» **Exercise material**:
-- begin --

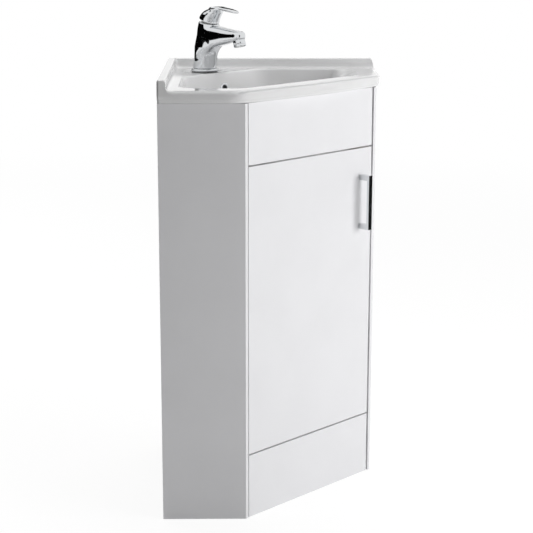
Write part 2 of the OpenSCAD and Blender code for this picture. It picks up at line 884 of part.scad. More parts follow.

-- end --
-- begin --

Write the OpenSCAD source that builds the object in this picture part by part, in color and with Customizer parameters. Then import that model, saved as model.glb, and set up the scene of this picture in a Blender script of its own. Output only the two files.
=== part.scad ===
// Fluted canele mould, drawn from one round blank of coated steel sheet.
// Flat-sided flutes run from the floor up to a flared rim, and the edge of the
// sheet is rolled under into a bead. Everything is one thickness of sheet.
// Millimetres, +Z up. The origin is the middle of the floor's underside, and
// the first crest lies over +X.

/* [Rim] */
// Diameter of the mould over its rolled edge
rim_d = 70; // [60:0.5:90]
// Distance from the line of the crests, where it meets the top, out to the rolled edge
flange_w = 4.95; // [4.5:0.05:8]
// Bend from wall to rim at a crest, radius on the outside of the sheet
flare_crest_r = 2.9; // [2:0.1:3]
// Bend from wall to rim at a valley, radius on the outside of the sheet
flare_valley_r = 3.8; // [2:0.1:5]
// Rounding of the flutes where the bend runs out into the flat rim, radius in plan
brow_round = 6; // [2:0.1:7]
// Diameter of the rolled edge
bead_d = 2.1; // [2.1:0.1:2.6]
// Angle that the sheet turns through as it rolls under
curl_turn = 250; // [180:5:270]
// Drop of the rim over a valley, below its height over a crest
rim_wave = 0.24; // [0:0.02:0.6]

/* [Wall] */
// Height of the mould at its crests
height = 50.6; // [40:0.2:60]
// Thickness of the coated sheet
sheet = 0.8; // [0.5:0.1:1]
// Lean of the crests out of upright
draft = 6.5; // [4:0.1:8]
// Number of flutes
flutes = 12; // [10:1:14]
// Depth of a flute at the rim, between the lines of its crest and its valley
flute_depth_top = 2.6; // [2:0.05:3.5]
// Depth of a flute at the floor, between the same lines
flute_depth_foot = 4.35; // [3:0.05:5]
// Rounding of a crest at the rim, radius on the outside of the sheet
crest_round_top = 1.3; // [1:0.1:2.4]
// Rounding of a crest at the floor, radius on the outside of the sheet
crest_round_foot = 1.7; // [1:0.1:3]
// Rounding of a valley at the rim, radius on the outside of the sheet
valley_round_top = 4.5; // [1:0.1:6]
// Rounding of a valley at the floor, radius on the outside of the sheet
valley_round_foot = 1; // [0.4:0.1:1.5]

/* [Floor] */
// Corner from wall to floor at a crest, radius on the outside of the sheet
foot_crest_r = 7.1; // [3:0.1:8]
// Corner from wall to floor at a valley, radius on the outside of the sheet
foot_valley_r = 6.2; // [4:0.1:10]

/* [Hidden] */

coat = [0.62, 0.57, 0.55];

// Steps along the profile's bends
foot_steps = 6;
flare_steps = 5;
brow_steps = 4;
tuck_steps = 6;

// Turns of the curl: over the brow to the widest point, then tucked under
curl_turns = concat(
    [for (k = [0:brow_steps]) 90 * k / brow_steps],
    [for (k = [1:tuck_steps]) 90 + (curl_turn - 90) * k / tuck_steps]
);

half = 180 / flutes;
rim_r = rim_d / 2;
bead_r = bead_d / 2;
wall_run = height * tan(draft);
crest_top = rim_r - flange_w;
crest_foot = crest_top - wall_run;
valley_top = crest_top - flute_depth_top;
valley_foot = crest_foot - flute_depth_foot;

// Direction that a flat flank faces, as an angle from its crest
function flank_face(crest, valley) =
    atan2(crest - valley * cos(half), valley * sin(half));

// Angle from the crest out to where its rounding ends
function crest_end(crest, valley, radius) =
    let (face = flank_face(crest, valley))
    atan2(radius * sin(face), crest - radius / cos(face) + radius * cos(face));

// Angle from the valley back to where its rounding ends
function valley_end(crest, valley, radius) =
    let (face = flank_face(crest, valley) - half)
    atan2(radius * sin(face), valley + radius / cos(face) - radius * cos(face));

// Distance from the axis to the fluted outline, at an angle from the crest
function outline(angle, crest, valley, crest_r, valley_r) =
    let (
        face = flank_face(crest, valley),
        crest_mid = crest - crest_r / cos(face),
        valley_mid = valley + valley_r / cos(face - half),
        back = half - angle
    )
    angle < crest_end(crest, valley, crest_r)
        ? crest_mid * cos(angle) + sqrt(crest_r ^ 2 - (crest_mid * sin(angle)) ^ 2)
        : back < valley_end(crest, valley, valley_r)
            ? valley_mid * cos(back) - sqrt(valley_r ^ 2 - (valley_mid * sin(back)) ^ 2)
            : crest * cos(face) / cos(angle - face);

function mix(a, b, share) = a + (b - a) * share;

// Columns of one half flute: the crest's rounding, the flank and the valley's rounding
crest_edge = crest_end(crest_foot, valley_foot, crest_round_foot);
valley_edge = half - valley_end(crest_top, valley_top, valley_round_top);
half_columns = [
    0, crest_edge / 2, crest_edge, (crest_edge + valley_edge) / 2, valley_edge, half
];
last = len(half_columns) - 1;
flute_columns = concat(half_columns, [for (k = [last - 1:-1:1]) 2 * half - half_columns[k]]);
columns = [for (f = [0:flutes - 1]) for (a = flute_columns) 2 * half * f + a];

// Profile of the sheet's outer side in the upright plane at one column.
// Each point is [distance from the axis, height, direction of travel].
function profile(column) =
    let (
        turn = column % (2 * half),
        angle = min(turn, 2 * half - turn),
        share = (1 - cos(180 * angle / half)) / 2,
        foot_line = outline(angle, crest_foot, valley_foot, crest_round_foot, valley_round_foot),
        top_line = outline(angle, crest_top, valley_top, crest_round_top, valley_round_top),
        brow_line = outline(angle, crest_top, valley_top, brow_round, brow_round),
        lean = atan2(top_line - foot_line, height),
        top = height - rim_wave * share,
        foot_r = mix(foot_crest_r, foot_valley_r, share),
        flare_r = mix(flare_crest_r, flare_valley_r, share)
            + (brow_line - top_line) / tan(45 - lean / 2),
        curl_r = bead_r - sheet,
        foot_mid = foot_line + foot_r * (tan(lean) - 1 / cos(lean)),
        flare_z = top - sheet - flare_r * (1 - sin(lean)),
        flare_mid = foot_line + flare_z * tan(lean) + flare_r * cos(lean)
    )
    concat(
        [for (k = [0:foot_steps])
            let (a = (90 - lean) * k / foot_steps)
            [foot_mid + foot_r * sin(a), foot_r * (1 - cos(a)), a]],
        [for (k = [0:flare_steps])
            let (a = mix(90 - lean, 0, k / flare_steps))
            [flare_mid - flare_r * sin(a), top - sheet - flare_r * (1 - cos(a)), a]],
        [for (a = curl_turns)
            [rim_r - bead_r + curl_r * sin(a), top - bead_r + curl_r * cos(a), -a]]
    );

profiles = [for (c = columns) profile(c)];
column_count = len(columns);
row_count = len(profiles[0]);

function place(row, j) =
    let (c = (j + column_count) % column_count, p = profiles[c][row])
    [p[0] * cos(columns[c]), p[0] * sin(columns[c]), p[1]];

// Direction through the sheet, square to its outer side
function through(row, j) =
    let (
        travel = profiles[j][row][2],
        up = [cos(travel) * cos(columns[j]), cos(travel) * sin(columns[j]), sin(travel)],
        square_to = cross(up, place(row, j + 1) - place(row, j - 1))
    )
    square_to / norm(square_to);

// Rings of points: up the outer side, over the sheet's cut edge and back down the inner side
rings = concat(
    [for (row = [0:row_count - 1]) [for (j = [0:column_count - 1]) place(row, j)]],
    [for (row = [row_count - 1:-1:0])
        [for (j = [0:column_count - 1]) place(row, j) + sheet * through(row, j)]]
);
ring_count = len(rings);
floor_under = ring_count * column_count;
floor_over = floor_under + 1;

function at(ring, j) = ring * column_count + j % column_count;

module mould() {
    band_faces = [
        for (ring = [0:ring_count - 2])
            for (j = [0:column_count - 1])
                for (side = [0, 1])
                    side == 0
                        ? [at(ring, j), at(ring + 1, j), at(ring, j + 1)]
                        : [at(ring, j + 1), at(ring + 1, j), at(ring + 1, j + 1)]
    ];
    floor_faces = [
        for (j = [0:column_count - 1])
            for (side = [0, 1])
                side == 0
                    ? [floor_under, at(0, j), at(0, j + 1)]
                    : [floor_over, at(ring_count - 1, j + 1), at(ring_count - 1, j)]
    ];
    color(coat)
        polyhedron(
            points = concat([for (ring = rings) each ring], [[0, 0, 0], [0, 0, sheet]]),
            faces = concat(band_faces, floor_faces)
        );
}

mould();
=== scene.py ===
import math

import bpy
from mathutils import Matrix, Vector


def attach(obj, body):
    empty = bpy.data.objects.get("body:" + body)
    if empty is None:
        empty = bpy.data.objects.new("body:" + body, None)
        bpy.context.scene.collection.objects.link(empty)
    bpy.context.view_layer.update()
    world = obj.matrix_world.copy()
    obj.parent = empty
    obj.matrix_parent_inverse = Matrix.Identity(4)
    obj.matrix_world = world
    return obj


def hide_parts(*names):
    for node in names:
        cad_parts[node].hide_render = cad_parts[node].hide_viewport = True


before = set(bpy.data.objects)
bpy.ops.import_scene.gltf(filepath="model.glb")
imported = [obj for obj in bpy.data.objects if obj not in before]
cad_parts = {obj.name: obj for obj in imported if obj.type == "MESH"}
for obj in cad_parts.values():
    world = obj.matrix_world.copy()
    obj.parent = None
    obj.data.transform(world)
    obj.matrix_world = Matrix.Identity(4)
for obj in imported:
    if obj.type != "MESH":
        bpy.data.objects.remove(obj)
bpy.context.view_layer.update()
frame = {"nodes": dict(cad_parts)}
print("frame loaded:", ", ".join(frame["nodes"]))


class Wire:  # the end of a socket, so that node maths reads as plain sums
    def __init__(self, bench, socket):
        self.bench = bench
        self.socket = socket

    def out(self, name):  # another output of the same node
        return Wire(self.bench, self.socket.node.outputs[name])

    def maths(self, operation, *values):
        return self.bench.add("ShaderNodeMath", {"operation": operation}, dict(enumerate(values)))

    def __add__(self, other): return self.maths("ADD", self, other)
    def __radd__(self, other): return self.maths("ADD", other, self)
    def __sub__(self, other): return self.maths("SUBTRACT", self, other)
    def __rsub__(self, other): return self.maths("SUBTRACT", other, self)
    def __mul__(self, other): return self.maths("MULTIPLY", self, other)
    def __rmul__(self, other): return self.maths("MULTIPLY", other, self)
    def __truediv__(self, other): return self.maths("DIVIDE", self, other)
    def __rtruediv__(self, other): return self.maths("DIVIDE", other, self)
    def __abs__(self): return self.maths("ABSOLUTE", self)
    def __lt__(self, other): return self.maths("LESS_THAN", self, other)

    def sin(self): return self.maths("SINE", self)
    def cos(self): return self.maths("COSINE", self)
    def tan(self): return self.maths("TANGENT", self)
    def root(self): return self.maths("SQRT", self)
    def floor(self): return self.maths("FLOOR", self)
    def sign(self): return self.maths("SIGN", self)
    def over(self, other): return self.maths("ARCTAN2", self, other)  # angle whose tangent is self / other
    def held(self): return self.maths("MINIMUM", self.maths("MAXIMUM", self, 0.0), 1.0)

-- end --
-- begin --

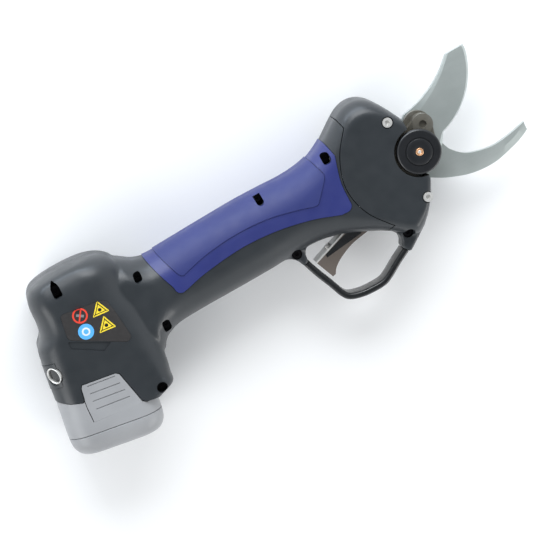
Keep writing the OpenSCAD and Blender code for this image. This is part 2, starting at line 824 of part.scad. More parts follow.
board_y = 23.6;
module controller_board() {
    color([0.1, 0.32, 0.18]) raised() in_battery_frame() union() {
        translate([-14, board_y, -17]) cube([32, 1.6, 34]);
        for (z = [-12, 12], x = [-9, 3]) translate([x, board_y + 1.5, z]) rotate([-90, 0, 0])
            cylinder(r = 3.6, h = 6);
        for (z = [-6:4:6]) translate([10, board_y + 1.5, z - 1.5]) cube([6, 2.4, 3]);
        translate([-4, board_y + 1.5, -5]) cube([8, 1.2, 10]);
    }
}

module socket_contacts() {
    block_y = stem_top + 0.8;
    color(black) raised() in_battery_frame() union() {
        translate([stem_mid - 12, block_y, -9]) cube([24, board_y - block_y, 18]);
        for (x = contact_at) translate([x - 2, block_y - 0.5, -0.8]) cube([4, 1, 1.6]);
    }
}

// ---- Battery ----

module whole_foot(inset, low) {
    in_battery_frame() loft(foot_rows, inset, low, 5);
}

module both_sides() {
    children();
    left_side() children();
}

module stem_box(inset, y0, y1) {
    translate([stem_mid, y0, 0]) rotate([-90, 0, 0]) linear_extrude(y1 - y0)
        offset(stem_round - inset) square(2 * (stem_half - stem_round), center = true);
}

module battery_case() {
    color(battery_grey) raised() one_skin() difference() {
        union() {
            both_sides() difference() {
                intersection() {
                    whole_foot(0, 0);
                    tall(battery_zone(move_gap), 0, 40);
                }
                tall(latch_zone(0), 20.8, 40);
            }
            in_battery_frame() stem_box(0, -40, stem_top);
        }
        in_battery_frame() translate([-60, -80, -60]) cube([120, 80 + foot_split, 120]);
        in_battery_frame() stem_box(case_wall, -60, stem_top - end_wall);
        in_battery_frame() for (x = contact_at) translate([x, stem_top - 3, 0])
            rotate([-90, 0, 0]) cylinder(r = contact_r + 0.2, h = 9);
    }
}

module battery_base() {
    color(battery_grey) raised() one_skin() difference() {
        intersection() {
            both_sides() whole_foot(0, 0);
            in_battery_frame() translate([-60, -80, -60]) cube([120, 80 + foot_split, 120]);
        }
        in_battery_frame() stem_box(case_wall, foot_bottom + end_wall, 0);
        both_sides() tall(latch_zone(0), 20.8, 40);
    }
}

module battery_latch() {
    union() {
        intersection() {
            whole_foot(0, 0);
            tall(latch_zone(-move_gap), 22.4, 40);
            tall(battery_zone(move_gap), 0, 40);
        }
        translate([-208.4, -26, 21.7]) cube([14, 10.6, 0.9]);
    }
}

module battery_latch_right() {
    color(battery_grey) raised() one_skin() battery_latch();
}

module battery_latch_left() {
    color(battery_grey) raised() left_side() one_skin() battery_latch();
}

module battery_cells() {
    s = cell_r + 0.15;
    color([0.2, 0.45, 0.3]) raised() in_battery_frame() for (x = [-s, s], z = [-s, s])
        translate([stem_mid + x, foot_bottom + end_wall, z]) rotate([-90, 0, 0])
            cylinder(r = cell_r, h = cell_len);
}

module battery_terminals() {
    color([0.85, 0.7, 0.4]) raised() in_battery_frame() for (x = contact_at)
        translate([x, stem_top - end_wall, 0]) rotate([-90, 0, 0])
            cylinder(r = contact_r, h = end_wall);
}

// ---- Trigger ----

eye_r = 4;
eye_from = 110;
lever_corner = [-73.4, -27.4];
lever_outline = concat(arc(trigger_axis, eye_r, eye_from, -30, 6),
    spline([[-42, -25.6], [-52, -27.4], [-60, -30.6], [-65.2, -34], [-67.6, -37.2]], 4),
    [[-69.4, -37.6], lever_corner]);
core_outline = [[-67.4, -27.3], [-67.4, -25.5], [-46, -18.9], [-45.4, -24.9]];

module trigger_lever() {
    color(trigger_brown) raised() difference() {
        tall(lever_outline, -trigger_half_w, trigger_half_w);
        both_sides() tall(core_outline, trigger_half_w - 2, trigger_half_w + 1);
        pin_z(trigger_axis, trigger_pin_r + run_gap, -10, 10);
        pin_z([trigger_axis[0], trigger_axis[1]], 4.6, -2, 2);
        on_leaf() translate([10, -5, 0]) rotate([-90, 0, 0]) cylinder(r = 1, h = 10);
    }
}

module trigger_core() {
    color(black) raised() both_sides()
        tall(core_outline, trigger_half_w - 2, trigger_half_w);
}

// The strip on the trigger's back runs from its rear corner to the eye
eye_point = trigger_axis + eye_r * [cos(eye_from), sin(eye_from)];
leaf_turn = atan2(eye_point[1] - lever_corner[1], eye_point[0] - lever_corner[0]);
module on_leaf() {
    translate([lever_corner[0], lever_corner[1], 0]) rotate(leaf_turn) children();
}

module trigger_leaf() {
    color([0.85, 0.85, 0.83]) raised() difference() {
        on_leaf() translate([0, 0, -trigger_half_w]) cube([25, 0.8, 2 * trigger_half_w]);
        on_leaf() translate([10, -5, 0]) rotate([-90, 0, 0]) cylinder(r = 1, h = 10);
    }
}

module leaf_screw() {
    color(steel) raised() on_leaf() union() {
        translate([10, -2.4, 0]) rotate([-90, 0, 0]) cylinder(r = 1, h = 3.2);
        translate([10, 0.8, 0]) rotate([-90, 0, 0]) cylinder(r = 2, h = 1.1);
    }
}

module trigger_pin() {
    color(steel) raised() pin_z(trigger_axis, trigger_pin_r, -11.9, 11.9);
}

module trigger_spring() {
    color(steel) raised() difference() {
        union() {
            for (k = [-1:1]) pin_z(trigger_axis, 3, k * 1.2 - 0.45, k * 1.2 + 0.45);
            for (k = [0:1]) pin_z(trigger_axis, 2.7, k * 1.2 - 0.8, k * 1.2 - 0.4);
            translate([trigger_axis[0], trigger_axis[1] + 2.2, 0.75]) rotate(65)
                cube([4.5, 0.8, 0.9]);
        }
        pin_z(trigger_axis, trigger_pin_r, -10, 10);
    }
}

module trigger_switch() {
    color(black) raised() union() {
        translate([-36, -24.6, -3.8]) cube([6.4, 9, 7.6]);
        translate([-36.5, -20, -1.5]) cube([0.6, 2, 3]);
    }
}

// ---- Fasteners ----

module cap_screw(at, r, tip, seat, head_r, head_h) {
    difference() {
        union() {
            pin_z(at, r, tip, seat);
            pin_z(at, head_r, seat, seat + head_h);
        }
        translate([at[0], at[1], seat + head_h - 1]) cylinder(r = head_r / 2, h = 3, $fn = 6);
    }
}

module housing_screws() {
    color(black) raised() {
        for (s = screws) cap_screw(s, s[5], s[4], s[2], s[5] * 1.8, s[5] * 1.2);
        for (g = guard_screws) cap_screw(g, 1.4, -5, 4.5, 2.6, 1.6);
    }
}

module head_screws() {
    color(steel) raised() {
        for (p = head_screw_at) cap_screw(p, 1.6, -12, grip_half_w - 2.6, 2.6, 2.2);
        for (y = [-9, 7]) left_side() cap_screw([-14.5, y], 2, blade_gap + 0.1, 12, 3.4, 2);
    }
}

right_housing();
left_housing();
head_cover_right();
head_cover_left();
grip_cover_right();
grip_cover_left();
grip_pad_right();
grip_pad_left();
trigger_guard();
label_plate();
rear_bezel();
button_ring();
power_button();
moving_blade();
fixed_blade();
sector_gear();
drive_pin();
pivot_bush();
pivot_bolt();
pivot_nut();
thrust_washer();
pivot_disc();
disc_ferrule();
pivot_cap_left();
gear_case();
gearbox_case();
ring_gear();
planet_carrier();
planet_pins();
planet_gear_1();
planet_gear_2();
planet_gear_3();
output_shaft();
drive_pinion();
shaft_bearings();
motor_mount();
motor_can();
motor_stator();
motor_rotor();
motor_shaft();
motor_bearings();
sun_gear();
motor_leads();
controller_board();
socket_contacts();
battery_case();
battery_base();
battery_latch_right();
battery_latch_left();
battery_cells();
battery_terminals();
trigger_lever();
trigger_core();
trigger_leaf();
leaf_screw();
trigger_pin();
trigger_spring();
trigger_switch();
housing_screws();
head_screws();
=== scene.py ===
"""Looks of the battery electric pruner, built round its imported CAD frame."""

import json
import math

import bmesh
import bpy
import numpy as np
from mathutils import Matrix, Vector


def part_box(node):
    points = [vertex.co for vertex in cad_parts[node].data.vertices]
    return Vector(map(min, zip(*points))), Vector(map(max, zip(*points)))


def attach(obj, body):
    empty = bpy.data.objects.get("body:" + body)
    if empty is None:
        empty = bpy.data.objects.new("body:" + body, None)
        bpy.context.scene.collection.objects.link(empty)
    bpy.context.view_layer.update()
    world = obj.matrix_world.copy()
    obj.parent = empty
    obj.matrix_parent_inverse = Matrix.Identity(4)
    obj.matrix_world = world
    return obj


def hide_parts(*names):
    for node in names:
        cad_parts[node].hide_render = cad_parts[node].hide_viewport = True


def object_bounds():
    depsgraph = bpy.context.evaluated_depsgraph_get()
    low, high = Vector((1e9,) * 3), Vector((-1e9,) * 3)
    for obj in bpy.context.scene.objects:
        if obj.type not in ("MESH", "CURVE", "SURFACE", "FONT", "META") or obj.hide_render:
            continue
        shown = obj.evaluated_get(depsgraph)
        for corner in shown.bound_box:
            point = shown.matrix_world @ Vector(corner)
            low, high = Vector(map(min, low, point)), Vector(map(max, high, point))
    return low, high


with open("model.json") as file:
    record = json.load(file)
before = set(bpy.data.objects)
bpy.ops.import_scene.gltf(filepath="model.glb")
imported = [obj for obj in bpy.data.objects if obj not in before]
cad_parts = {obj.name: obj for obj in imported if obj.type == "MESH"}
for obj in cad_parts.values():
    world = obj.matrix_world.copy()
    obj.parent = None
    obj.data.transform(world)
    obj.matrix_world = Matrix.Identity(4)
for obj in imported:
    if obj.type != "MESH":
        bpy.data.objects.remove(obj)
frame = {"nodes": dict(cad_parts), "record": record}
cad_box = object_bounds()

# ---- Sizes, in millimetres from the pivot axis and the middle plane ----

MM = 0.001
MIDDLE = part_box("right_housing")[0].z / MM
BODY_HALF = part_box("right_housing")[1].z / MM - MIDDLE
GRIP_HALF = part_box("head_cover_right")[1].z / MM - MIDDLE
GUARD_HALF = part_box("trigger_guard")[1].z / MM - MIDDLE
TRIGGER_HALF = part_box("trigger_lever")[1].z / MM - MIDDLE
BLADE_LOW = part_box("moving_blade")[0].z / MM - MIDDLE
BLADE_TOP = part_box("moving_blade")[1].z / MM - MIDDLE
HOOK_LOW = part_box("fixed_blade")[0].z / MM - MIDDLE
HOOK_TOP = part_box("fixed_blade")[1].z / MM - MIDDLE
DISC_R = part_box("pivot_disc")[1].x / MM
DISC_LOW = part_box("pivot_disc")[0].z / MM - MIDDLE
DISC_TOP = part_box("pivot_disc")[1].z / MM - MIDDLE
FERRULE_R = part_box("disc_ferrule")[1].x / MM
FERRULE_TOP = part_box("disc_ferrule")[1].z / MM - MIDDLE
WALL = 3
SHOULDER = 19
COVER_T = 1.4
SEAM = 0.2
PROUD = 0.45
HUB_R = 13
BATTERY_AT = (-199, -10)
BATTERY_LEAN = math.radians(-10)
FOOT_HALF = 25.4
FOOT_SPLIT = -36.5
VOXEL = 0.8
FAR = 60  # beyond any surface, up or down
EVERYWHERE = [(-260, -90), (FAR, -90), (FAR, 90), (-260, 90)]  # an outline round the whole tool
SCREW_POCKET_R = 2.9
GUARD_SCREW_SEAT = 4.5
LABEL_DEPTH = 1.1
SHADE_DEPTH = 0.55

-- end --

» **What needs to be done**: Nothing but the lines from the one with "right_housing();" through the one with "for corner in" should be repeated, and each exactly.

» **Response to the task**:
right_housing();
left_housing();
head_cover_right();
head_cover_left();
grip_cover_right();
grip_cover_left();
grip_pad_right();
grip_pad_left();
trigger_guard();
label_plate();
rear_bezel();
button_ring();
power_button();
moving_blade();
fixed_blade();
sector_gear();
drive_pin();
pivot_bush();
pivot_bolt();
pivot_nut();
thrust_washer();
pivot_disc();
disc_ferrule();
pivot_cap_left();
gear_case();
gearbox_case();
ring_gear();
planet_carrier();
planet_pins();
planet_gear_1();
planet_gear_2();
planet_gear_3();
output_shaft();
drive_pinion();
shaft_bearings();
motor_mount();
motor_can();
motor_stator();
motor_rotor();
motor_shaft();
motor_bearings();
sun_gear();
motor_leads();
controller_board();
socket_contacts();
battery_case();
battery_base();
battery_latch_right();
battery_latch_left();
battery_cells();
battery_terminals();
trigger_lever();
trigger_core();
trigger_leaf();
leaf_screw();
trigger_pin();
trigger_spring();
trigger_switch();
housing_screws();
head_screws();
=== scene.py ===
"""Looks of the battery electric pruner, built round its imported CAD frame."""

import json
import math

import bmesh
import bpy
import numpy as np
from mathutils import Matrix, Vector


def part_box(node):
    points = [vertex.co for vertex in cad_parts[node].data.vertices]
    return Vector(map(min, zip(*points))), Vector(map(max, zip(*points)))


def attach(obj, body):
    empty = bpy.data.objects.get("body:" + body)
    if empty is None:
        empty = bpy.data.objects.new("body:" + body, None)
        bpy.context.scene.collection.objects.link(empty)
    bpy.context.view_layer.update()
    world = obj.matrix_world.copy()
    obj.parent = empty
    obj.matrix_parent_inverse = Matrix.Identity(4)
    obj.matrix_world = world
    return obj


def hide_parts(*names):
    for node in names:
        cad_parts[node].hide_render = cad_parts[node].hide_viewport = True


def object_bounds():
    depsgraph = bpy.context.evaluated_depsgraph_get()
    low, high = Vector((1e9,) * 3), Vector((-1e9,) * 3)
    for obj in bpy.context.scene.objects:
        if obj.type not in ("MESH", "CURVE", "SURFACE", "FONT", "META") or obj.hide_render:
            continue
        shown = obj.evaluated_get(depsgraph)
        for corner in shown.bound_box:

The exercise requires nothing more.